Elle ne l'est pas actuellement ?

Au regard du nombre de structures de soutien existantes, elle est performante. Mais elle peut l'être davantage.

La mise en oeuvre du FSI Régions aurait donné lieu à de sérieuses querelles d'ego. Êtes-vous là pour pacifier les relations entre CDC Entreprises, Oséo, le FSI, les Régions... ?

Je n'ai pas un rôle de gendarme. Mais il faut avoir à l'esprit que les petites querelles sont inadmissibles quand elles risquent de se traduire par des fermetures d'entreprises et des destructions d'emplois. Il faut agir rapidement et efficacement lorsque des entreprises appellent à l'aide et il me semble que tout le monde est maintenant bien d'accord.

Comment procéderez-vous ?

Nous allons organiser en régions des ateliers avec toutes les structures en place. L'idée est qu'à la fin de la journée, vingt à trente entreprises qui méritent qu'on leur apporte un soutien tout particulier sortent du chapeau et qu'on les aide à devenir les champions de demain de notre économie.

N'y a-t-il pas un risque que vous soyez juge et partie ?

Vous avez raison, il ne doit pas y avoir de confusion des genres. Je ne me mêlerai pas des discussions qui déboucheront sur le choix des entreprises à soutenir. Les investissements d'avenir ne sont pas le plan de relance !

La réindustrialisation est un sujet qui monte à quelques mois de la présidentielle. L'État doit-il tout décider ?
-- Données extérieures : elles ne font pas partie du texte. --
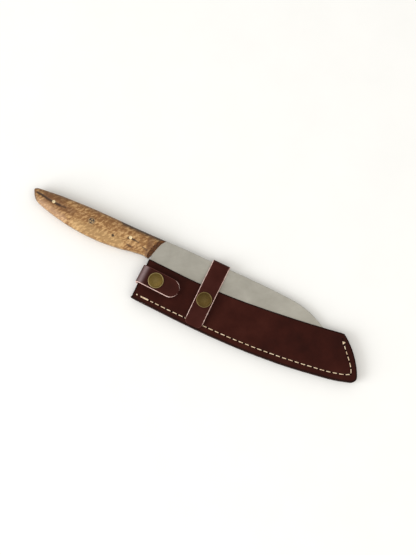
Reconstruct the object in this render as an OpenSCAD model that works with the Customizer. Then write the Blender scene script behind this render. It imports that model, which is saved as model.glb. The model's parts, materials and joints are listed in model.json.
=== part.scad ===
// A full-tang santoku-style knife lying in a side-loading leather sheath.
// The knife's own axes are used throughout: X runs from the butt to the tip, Y runs from the edge
// up to the spine, Z is the thickness with the blade's middle plane at 0. lay() sets it on a table.

/* [Blade] */
// Thickness of the blade's spine and of the tang
blade_t = 2.5; // [2:0.1:3]
// Half of the thickness left at the cutting edge
edge_half = 0.06; // [0.04:0.01:0.12]
// How far back the tip of the scales' front bevel stands from its foot
scale_bevel = 4; // [2:0.5:6]

/* [Pins] */
// Diameter of the two plain pins
pin_d = 3; // [2:0.5:4]
// Diameter of the mosaic pin
mosaic_d = 6.2; // [5:0.2:8]
// Wall of the mosaic pin's tube
mosaic_wall = 0.35; // [0.2:0.05:0.6]
// Diameter of the three rods inside the mosaic pin
rod_d = 1.7; // [1:0.1:1.9]

/* [Sheath] */
// Thickness of the two panels
panel_t = 2.6; // [2.2:0.1:3.2]
// Air on each side of the blade inside the pocket
pocket_air = 0.25; // [0.1:0.05:0.5]
// Distance from one stitch hole of the long seam to the next
stitch_pitch = 5.8; // [4:0.2:8]
// Diameter of the sewing thread
thread_d = 0.9; // [0.6:0.1:1]

/* [Straps] */
// Thickness of the two straps
strap_t = 1.8; // [1.5:0.1:2]
// Width of the strap over the spine
blade_strap_w = 16.6; // [14:0.2:18]
// Width of the strap around the heel end
heel_strap_w = 17; // [15:0.2:19]
// Distance between the stitch holes of the strap bases
base_pitch = 4; // [3:0.5:6]

/* [Snaps] */
// Diameter of the snap caps
cap_d = 14.2; // [13:0.2:15.4]
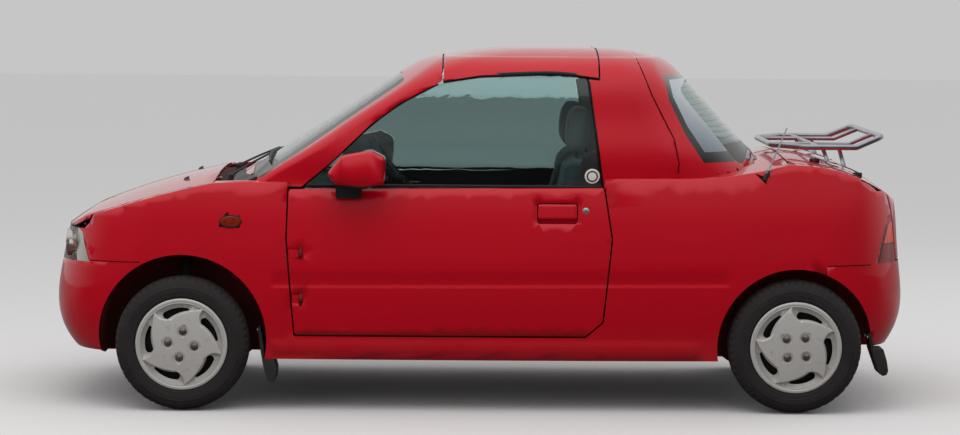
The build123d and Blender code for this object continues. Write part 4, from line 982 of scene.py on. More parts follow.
# distance out from the middle, radius, share of the tread depth cut there
TYRE_TREAD = [
    (0.0520, 0.2452, 0.0), (0.0500, 0.2462, 0.0), (0.0395, 0.2490, 0.0), (0.0385, 0.2492, 1.0),
    (0.0325, 0.2500, 1.0), (0.0315, 0.2502, 0.0), (0.0175, 0.2522, 0.0), (0.0165, 0.2523, 1.0),
    (0.0105, 0.2527, 1.0), (0.0095, 0.2528, 0.0), (0.0, 0.2530, 0.0),
]


def tyre_mesh(axle, side):
    """A tyre spun about its axle: moulded rings on the wall, three ribs and shoulder blocks on the tread."""
    depth = sizes().tread_depth
    blocks = sizes().tread_blocks
    half = TYRE_WALL + [(radius - depth * cut, out) for out, radius, cut in TYRE_TREAD]
    profile = half + [(radius, -out) for radius, out in reversed(half[:-1])]
    bm = bmesh.new()
    vertices = [bm.verts.new((radius, out, 0)) for radius, out in profile]
    edges = [bm.edges.new(pair) for pair in zip(vertices, vertices[1:])]
    edges.append(bm.edges.new((vertices[-1], vertices[0])))
    bmesh.ops.spin(
        bm, geom=vertices + edges, cent=(0, 0, 0), axis=(0, 1, 0), angle=2 * pi, steps=blocks * 4, use_merge=True)
    bmesh.ops.remove_doubles(bm, verts=bm.verts, dist=0.00001)
    bmesh.ops.recalc_face_normals(bm, faces=bm.faces)
    for vertex in bm.verts:
        radius = Vector((vertex.co.x, vertex.co.z)).length
        step = round(atan2(vertex.co.z, vertex.co.x) / (2 * pi) * blocks * 4) + (1 if vertex.co.y > 0 else 0)
        out = abs(vertex.co.y)
        shoulder = 0.0390 < out < 0.0580 and radius > 0.2405
        rib = 0.0170 < out < 0.0320 and radius > 0.2480
        if step % 4 == 0 and (shoulder or (rib and step % 8 == 0)):
            drop = depth * (0.8 if shoulder else 0.5)
            scale = (radius - drop) / radius
            vertex.co.x *= scale
            vertex.co.z *= scale
    bmesh.ops.translate(bm, verts=bm.verts, vec=(axle.x, side * TRACK_HALF, axle.z))
    return bm


class KEICAR_OT_tyres(bpy.types.Operator):
    """Makes the tyres, with moulded walls and a grooved tread"""

    bl_idname = "kei_car.tyres"
    bl_label = "Tyres"

    def execute(self, context):
        for tyre, body, axle, side in WHEELS:
            piece = finish_piece(tyre + "_moulded", tyre_mesh(axle, side), body, [tyre_rubber()], 38)
            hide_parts(tyre)
        return {"FINISHED"}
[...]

Non, évidemment. En revanche, il doit être un facilitateur et faire en sorte que les structures publiques aient une action efficace, que ses instruments fiscaux et réglementaires soient incitatifs. N'oubliez pas que les filières industrielles qui affichent les plus grands succès commerciaux sont celles qui se sont prises en main toutes seules.